With Church Turing thesis we can suspect the existence of universal
illusions.

Bruno



On 01 Aug 2009, at 21:52, John Mikes wrote:

> David,
> I thought you are facing the Scottish mountains for a relaxation and
> instead here is a long - enjoyable- tirade about ideas which I try
> to put below into a shorthand form by my vocabulary. But first a
> plea to Mrs. N:
> 'please, do keep David away from te computer for the time of the
> Scottish tourism, as he suggested it, to get him a good
> mountaineering relaxation what we all would luv if we just can
> afford it....'
> and now back to David:
>
> "causal accounts" are model-based originating choices in a view
> reduced into the figment of a 'physical world' i.e. in a
> conventional science lingo, so ingeniously formed over the
> millennia. It is our perceived reality, with math, based on the most
> pervasive (dominating?) principle, called physics, all - in the
> ongoing "HUMAN" ways of our thinking.
>
> Everything exists what we 'think of' in our MIND (nonexistent? no
> way, we think of that, too). There is nosuch thing as a '3rd
> pers.explanation, it is a 1st pers. idea, interpreted by all the
> "3rd persons" into their own (1st pers) "mindset"(?).
>
> Ontology is today's explanation of today's epistemic inventory.
> A nice, reductionist philosophy.
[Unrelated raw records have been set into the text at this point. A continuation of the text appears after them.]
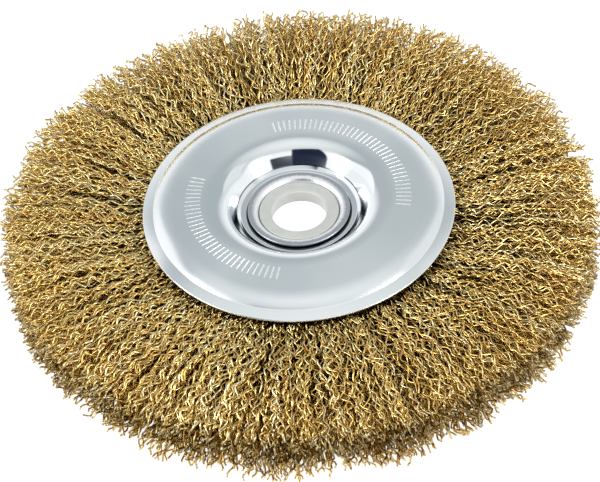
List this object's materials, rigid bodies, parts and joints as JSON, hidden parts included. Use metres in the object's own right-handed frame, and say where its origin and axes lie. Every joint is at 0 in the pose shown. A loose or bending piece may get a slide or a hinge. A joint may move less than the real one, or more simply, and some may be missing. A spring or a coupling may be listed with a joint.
{
  "type": "crimped wire wheel brush",
  "caption": "Crimped wire wheel brush for a bench grinder: dished steel side plates clamp folded wires on a core ring, and a flared tube with a reducing bush takes the spindle.",
  "frame": {"origin": "centre of the bore, at mid-thickness of the wheel", "axes": "+Z along the spindle axis, out of the front plate; the wheel lies flat, on the wires of its rear side"},
  "size_m": [0.154, 0.154, 0.0176],
  "materials": {
    "plate": "bright zinc plating, pressed sheet",
    "hub": "bright zinc plating, drawn and flared",
    "inner_steel": "plain steel, hidden",
    "bush": "moulded natural nylon",
    "wire": "brass-coated crimped steel wire"
  },
  "bodies": {
    "wheel": {"front_plate": "plate", "rear_plate": "plate", "flared_tube": "hub", "spacer_ring": "inner_steel", "core_ring": "inner_steel", "wire_bundle_01": "wire", "wire_bundle_02": "wire", "wire_bundle_03": "wire", "wire_bundle_04": "wire", "wire_bundle_05": "wire", "wire_bundle_06": "wire", "wire_bundle_07": "wire", "wire_bundle_08": "wire", "wire_bundle_09": "wire", "wire_bundle_10": "wire", "wire_bundle_11": "wire", "wire_bundle_12": "wire", "wire_bundle_13": "wire", "wire_bundle_14": "wire", "wire_bundle_15": "wire", "wire_bundle_16": "wire", "wire_bundle_17": "wire", "wire_bundle_18": "wire", "wire_bundle_19": "wire", "wire_bundle_20": "wire", "wire_bundle_21": "wire", "wire_bundle_22": "wire", "wire_bundle_23": "wire", "wire_bundle_24": "wire", "wire_bundle_25": "wire", "wire_bundle_26": "wire", "wire_bundle_27": "wire", "wire_bundle_28": "wire", "wire_bundle_29": "wire", "wire_bundle_30": "wire", "wire_bundle_31": "wire", "wire_bundle_32": "wire", "wire_bundle_33": "wire", "wire_bundle_34": "wire", "wire_bundle_35": "wire", "wire_bundle_36": "wire", "wire_bundle_37": "wire", "wire_bundle_38": "wire", "wire_bundle_39": "wire", "wire_bundle_40": "wire", "wire_bundle_41": "wire", "wire_bundle_42": "wire", "wire_bundle_43": "wire", "wire_bundle_44": "wire", "wire_bundle_45": "wire", "wire_bundle_46": "wire", "wire_bundle_47": "wire", "wire_bundle_48": "wire"},
    "bush": {"reducing_bush": "bush"}
  },
  "joints": [
    {"name": "bush_slide", "type": "slide", "parent": "wheel", "child": "bush", "axis": [0, 0, 1], "range_m": [-0.02, 0.02]}
  ]
}
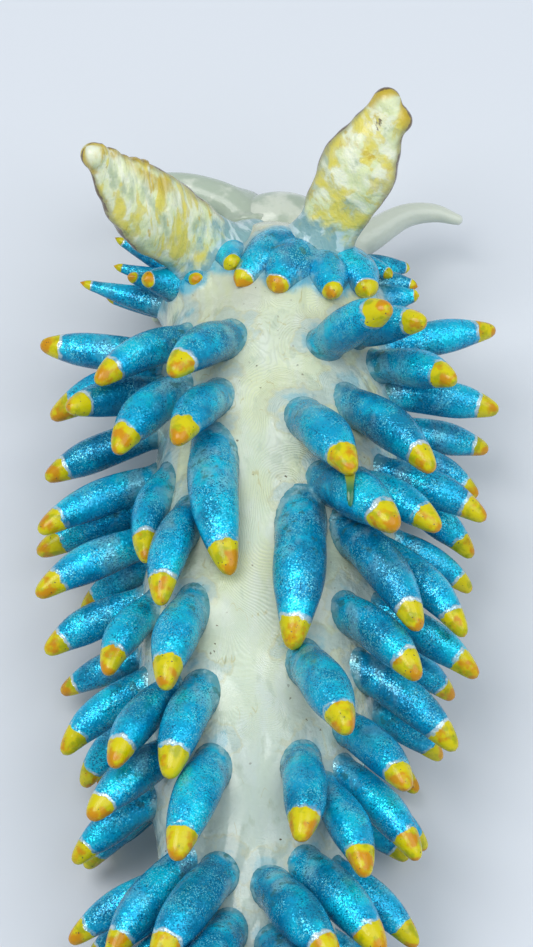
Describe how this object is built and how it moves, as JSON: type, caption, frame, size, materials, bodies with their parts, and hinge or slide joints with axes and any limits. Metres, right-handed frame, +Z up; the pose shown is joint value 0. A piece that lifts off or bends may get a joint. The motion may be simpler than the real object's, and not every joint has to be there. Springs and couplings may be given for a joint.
{
  "type": "painted resin model of a berghia nudibranch",
  "caption": "Display model of a crawling sea slug with flat sole, horned head and finger-like cerata along its back, printed in clear resin and painted blue and yellow.",
  "frame": {"origin": "in the flat sole, on the floor, half way along the body", "axes": "+Y to the head, +Z up from the floor, +X to the slug's right side"},
  "size_m": [0.0977, 0.2766, 0.0639],
  "materials": {
    "body": "clear resin under a gloss varnish, pale greenish ivory on the back and foot, with cerata painted glittery blue and tipped white, yellow and orange",
    "rhinophore": "clear resin, glossy, painted ivory with yellow washes and brown edges",
    "tentacle": "clear resin, frosted, pale grey green"
  },
  "bodies": {
    "root": {"head": "body", "trunk_front": "body", "trunk_rear": "body", "tail": "body", "foot": "body", "foot_corner_left": "body", "foot_corner_right": "body", "rhinophore_left": "rhinophore", "rhinophore_right": "rhinophore", "oral_tentacle_left_root": "tentacle", "oral_tentacle_left_tip": "tentacle", "oral_tentacle_right_root": "tentacle", "oral_tentacle_right_tip": "tentacle"}
  },
  "joints": []
}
Not applicable for tomorrow's
> discoveries. A 'physical realist' is a conventional scientist within
> the given figments. This list tries to overstep such 'human'
> limitations - falling repeatedly back into the faithful application
> of it.
>
> As Brent asked: "Is the physics account of life incomplete or
> wrong? Do you consider "life" to have been eliminated?"
>
> "eliminated" WHAT? I spent some braingrease to find out what many
> (some?) of us agree upon as 'life' - no success. YET it does exist
> even in Brent's mind (who is a very advanced thinking list-member).
> (Robert Rosen identified life as his 'M&R' (Metabolism and Repair)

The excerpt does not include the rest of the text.